▶ TASK DIRECTIONS
Wherever the string "code" appears in the listing, copy that line.

▶ THE RECORDS
# # # #
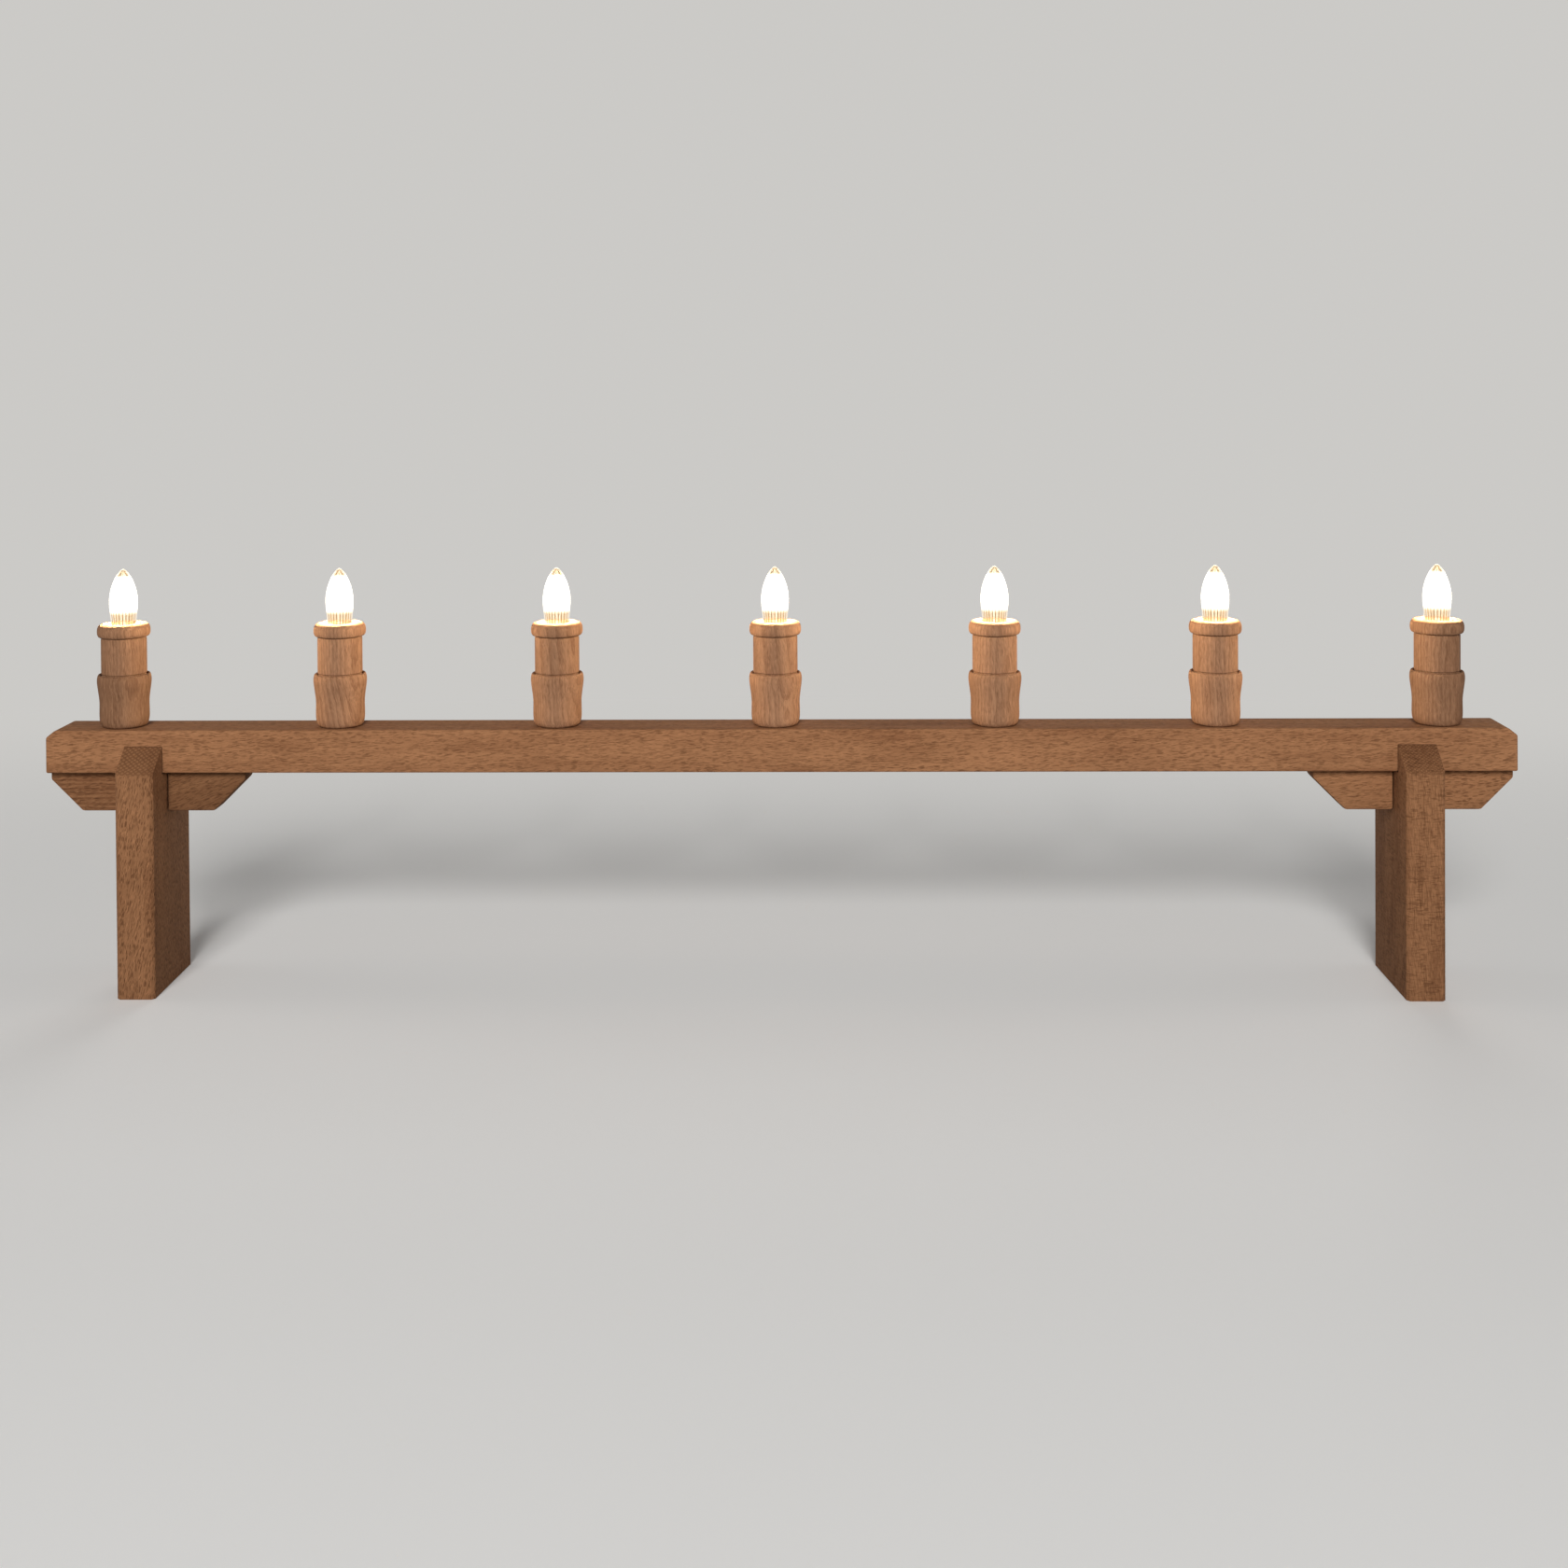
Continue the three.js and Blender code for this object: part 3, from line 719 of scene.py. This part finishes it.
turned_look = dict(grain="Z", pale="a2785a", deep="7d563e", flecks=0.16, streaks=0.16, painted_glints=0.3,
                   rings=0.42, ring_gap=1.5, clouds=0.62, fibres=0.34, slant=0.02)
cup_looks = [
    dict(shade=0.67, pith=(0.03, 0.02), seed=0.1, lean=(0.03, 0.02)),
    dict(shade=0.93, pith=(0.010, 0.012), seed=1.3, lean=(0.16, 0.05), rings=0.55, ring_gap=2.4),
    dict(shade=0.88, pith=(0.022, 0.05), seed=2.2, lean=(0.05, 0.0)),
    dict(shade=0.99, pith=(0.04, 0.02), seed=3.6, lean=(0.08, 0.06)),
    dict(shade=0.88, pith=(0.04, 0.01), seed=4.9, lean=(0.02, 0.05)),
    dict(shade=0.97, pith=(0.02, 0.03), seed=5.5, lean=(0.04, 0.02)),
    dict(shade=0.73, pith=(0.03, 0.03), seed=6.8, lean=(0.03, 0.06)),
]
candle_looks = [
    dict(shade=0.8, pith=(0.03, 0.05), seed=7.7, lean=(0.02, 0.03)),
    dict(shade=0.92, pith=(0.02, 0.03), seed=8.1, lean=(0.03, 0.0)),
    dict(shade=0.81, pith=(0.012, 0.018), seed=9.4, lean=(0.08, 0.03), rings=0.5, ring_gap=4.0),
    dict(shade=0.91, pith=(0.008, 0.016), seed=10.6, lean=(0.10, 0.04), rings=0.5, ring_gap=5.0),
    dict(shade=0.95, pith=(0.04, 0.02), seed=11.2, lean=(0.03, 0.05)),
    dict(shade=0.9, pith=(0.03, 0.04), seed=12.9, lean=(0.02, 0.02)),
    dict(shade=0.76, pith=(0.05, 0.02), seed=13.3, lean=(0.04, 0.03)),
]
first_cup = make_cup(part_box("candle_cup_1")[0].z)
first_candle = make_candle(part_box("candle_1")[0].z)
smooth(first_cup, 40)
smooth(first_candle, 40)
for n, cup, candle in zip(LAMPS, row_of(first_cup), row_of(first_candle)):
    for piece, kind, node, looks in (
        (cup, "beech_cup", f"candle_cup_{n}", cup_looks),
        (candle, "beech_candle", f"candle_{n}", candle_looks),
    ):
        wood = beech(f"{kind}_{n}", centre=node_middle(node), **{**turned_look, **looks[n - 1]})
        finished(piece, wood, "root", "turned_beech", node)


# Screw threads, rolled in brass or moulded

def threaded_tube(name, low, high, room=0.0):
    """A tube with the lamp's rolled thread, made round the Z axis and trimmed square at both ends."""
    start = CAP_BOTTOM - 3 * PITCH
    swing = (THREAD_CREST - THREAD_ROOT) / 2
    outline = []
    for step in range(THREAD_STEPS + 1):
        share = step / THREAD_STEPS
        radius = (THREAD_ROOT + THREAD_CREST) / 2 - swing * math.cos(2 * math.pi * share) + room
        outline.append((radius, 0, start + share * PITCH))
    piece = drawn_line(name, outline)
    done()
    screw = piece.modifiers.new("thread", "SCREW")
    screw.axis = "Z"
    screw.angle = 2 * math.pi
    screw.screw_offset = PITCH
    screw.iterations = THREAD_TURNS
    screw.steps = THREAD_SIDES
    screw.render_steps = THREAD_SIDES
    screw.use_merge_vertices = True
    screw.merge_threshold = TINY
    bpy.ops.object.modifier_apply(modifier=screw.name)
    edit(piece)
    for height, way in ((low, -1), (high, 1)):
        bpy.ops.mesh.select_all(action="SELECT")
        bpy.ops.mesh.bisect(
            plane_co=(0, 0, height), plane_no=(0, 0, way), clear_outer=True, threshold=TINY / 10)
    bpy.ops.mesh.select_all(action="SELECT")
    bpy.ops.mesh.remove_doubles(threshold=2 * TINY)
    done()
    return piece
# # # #
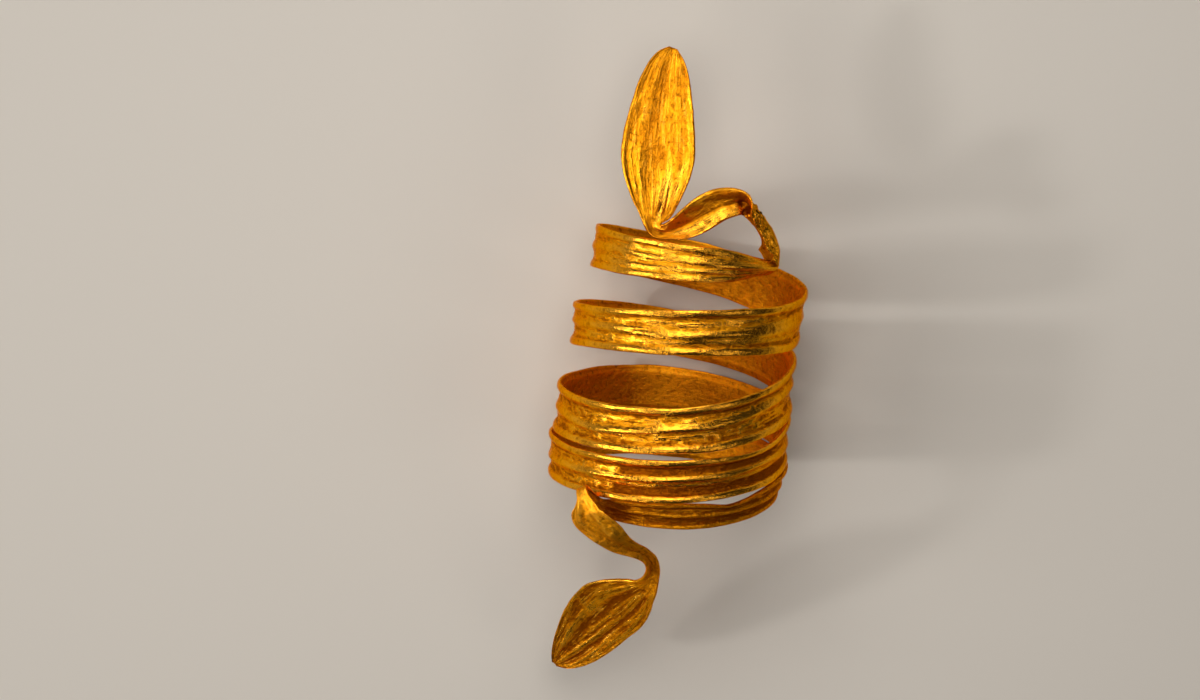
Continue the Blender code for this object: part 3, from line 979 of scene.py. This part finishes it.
# # # #
▶ RESULT OF THE EXERCISE
Continue the three.js and Blender code for this object: part 3, from line 719 of scene.py. This part finishes it.
Continue the Blender code for this object: part 3, from line 979 of scene.py. This part finishes it.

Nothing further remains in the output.